Chemical and electronic properties of Pt in bimetallic surfaces: Photoemission and CO-chemisorption studies for Zn/Pt(111)

Abstract

On platinum zinc surfaces at 150–300 K, CO adsorbs only on Pt sites. CO molecules bonded to these sites exhibit a significantly lower adsorption energy (4–8 kcal/mol) and a larger O 1s binding energy (0.2–0.4 eV) than molecules bonded to clean Pt(111). To explain these changes in the Pt↔CO interaction, we have examined the electronic properties of Zn/Pt(111) surfaces using core and valence level photoemission, and ab initio self‐consistent‐field calculations. At 80 K, Zn atoms deposited on Pt(111) remain on top of the surface. Above 400 K, alloy formation occurs.
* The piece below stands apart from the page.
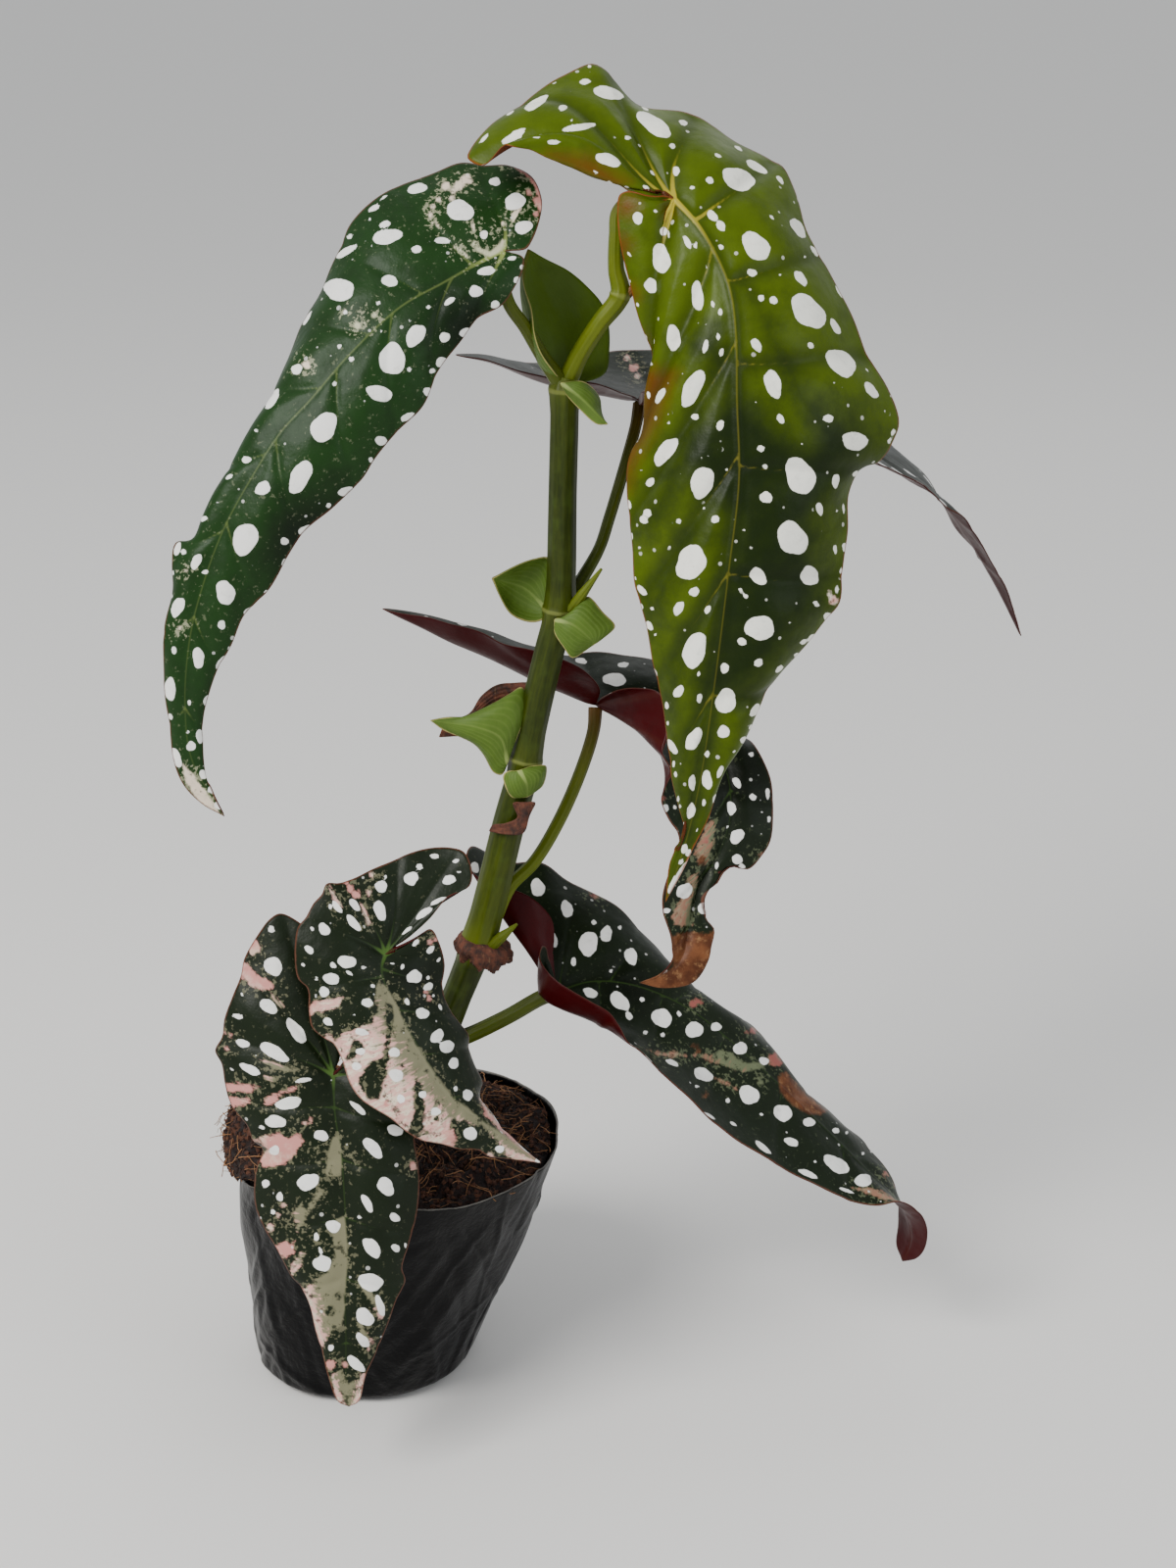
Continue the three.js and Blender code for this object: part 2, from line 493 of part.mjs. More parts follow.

In general, the formation of Pt–Zn bonds produces a large depletion in the density of Pt 5d states around the Fermi level, with a shift in the centroid of the Pt 5d band and 4f core levels toward higher binding energy. This is accompanied by an important redistribution of charge, in which Pt loses 5d electrons and gains (6s,6p) electrons. The electronic perturbations induced by Zn on Pt reduce its CO‐chemisorption ability by weakening the strength of the Pt(5d)–CO(2π*) bonding interactions. The changes in the Pt properties observed after bonding this metal to Zn are as large as those found for Pt bonded to early transition metals, and much larger than those found when Pt is bonded to late‐transition metals. In the bimetallic surfaces, the perturbations in the Pt properties increase when the fraction of empty states in the valence band of the metal bonded to Pt rises.